### PROBLEM TO WORK ON
Repeat each line word for word.

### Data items
»»

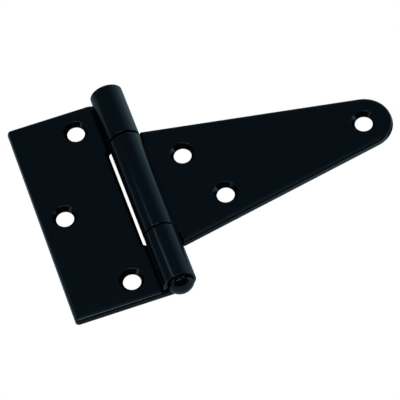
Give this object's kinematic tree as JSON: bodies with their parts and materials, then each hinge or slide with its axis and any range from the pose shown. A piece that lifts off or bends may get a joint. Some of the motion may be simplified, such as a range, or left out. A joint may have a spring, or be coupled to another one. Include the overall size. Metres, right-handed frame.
{
  "type": "t hinge",
  "caption": "T hinge: a long tapered strap leaf with a round tip and a wide butt leaf, both with countersunk screw holes, rolled round a riveted pin.",
  "frame": {"origin": "on the mounting plane (the backs of both leaves), straight below the pin and level with the middle of the butt leaf: the point a fitter sets out from, with the pin line over the gap between post and gate", "axes": "+X towards the strap's round tip, +Y along the pin, +Z out of the mounting plane towards the front of the open hinge, which lies flat"},
  "size_m": [0.1527, 0.1033, 0.0139],
  "materials": {
    "leaf_coating": "satin black powder coat with a fine orange-peel texture",
    "pin_coating": "satin black coat over the riveted heads"
  },
  "bodies": {
    "butt_side": {"butt_leaf": "leaf_coating", "hinge_pin": "pin_coating"},
    "strap_side": {"strap_leaf": "leaf_coating"}
  },
  "joints": [
    {"name": "strap_swing", "type": "hinge", "parent": "butt_side", "child": "strap_side", "pos_m": [0, 0, 0.00695], "axis": [0, -1, 0], "range_deg": [-90, 180]}
  ]
}
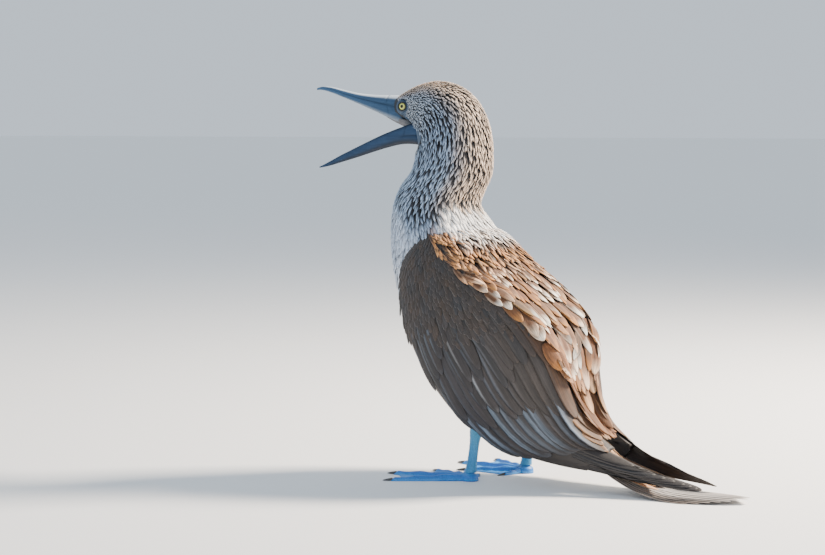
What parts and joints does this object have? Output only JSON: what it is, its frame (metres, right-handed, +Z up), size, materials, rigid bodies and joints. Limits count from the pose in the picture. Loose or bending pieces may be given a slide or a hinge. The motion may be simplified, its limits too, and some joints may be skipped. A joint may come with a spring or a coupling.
{
  "type": "blue-footed booby, life-size still model",
  "caption": "Life-size still model of a blue-footed booby standing upright with its bill open, for display.",
  "frame": {"origin": "on the floor, under the middle of the bird's box", "axes": "+Z up, the bird faces -Y, and its left side is +X"},
  "size_m": [0.1832, 0.5248, 0.4129],
  "materials": {
    "neck_feathers": "pale streaked feathers over dark brown",
    "body_feathers": "brown feathers with pale tips on the back, white on the breast",
    "wing_feathers": "dark grey-brown flight feathers and coverts",
    "tail_feathers": "pale grey tail feathers with darker edges",
    "bill": "slate-blue horn with a soft gloss",
    "eye": "pale yellow iris with a small black pupil, wet gloss",
    "blue_skin": "bright turquoise-blue scaled skin",
    "claw": "dark grey horn"
  },
  "bodies": {
    "root": {"head": "neck_feathers", "neck": "neck_feathers", "torso": "body_feathers", "tail": "tail_feathers", "left_wing": "wing_feathers", "right_wing": "wing_feathers", "upper_bill": "bill", "lower_bill": "bill", "left_eye": "eye", "right_eye": "eye", "left_thigh": "body_feathers", "right_thigh": "body_feathers", "left_tarsus": "blue_skin", "right_tarsus": "blue_skin", "left_foot": "blue_skin", "right_foot": "blue_skin", "left_hind_claw": "claw", "left_inner_claw": "claw", "left_middle_claw": "claw", "left_outer_claw": "claw", "right_hind_claw": "claw", "right_inner_claw": "claw", "right_middle_claw": "claw", "right_outer_claw": "claw"}
  },
  "joints": []
}
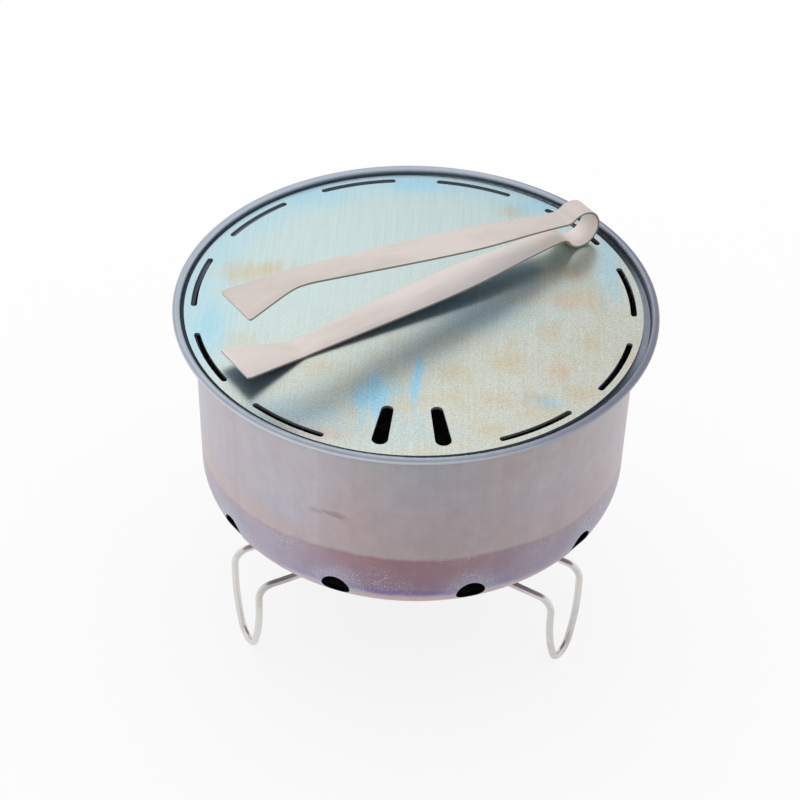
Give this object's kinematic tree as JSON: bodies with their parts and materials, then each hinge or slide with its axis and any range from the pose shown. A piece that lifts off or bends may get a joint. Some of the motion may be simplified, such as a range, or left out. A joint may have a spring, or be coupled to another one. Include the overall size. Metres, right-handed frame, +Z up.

««

### RESPONSE
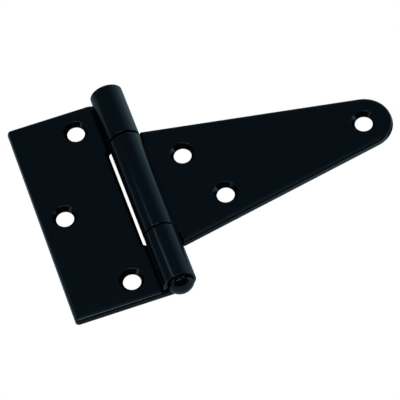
Give this object's kinematic tree as JSON: bodies with their parts and materials, then each hinge or slide with its axis and any range from the pose shown. A piece that lifts off or bends may get a joint. Some of the motion may be simplified, such as a range, or left out. A joint may have a spring, or be coupled to another one. Include the overall size. Metres, right-handed frame.
{
  "type": "t hinge",
  "caption": "T hinge: a long tapered strap leaf with a round tip and a wide butt leaf, both with countersunk screw holes, rolled round a riveted pin.",
  "frame": {"origin": "on the mounting plane (the backs of both leaves), straight below the pin and level with the middle of the butt leaf: the point a fitter sets out from, with the pin line over the gap between post and gate", "axes": "+X towards the strap's round tip, +Y along the pin, +Z out of the mounting plane towards the front of the open hinge, which lies flat"},
  "size_m": [0.1527, 0.1033, 0.0139],
  "materials": {
    "leaf_coating": "satin black powder coat with a fine orange-peel texture",
    "pin_coating": "satin black coat over the riveted heads"
  },
  "bodies": {
    "butt_side": {"butt_leaf": "leaf_coating", "hinge_pin": "pin_coating"},
    "strap_side": {"strap_leaf": "leaf_coating"}
  },
  "joints": [
    {"name": "strap_swing", "type": "hinge", "parent": "butt_side", "child": "strap_side", "pos_m": [0, 0, 0.00695], "axis": [0, -1, 0], "range_deg": [-90, 180]}
  ]
}
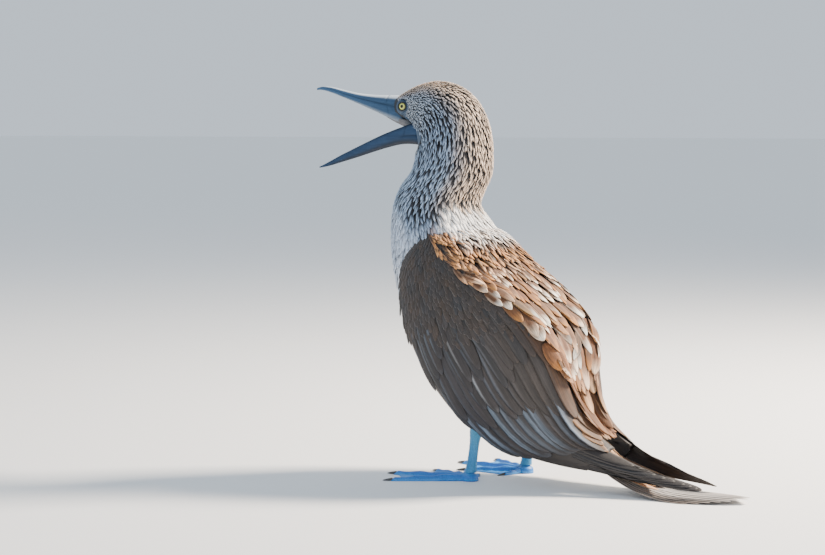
What parts and joints does this object have? Output only JSON: what it is, its frame (metres, right-handed, +Z up), size, materials, rigid bodies and joints. Limits count from the pose in the picture. Loose or bending pieces may be given a slide or a hinge. The motion may be simplified, its limits too, and some joints may be skipped. A joint may come with a spring or a coupling.
{
  "type": "blue-footed booby, life-size still model",
  "caption": "Life-size still model of a blue-footed booby standing upright with its bill open, for display.",
  "frame": {"origin": "on the floor, under the middle of the bird's box", "axes": "+Z up, the bird faces -Y, and its left side is +X"},
  "size_m": [0.1832, 0.5248, 0.4129],
  "materials": {
    "neck_feathers": "pale streaked feathers over dark brown",
    "body_feathers": "brown feathers with pale tips on the back, white on the breast",
    "wing_feathers": "dark grey-brown flight feathers and coverts",
    "tail_feathers": "pale grey tail feathers with darker edges",
    "bill": "slate-blue horn with a soft gloss",
    "eye": "pale yellow iris with a small black pupil, wet gloss",
    "blue_skin": "bright turquoise-blue scaled skin",
    "claw": "dark grey horn"
  },
  "bodies": {
    "root": {"head": "neck_feathers", "neck": "neck_feathers", "torso": "body_feathers", "tail": "tail_feathers", "left_wing": "wing_feathers", "right_wing": "wing_feathers", "upper_bill": "bill", "lower_bill": "bill", "left_eye": "eye", "right_eye": "eye", "left_thigh": "body_feathers", "right_thigh": "body_feathers", "left_tarsus": "blue_skin", "right_tarsus": "blue_skin", "left_foot": "blue_skin", "right_foot": "blue_skin", "left_hind_claw": "claw", "left_inner_claw": "claw", "left_middle_claw": "claw", "left_outer_claw": "claw", "right_hind_claw": "claw", "right_inner_claw": "claw", "right_middle_claw": "claw", "right_outer_claw": "claw"}
  },
  "joints": []
}
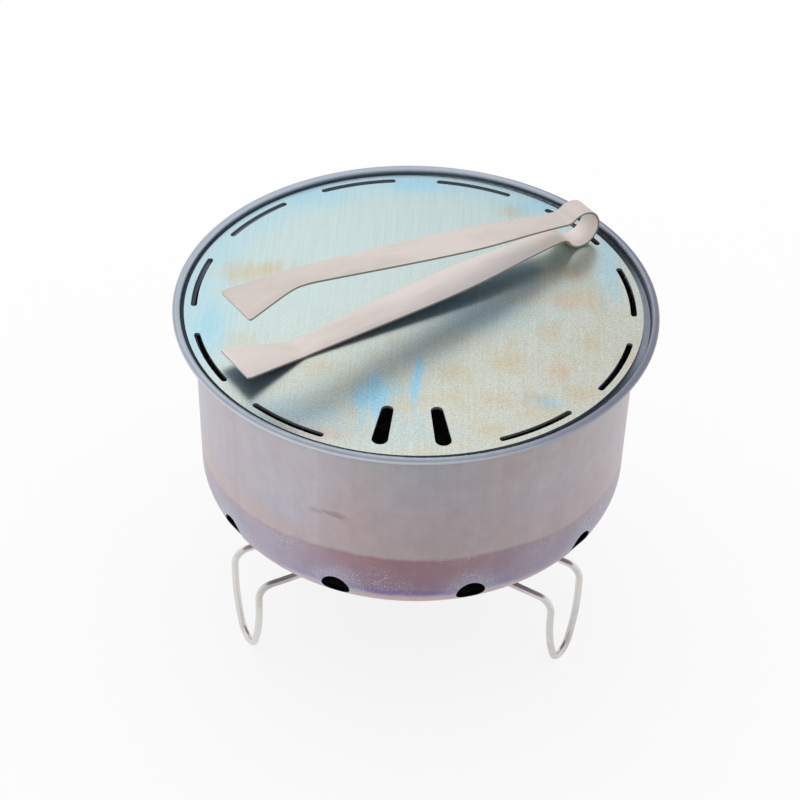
Give this object's kinematic tree as JSON: bodies with their parts and materials, then each hinge or slide with its axis and any range from the pose shown. A piece that lifts off or bends may get a joint. Some of the motion may be simplified, such as a range, or left out. A joint may have a spring, or be coupled to another one. Include the overall size. Metres, right-handed frame, +Z up.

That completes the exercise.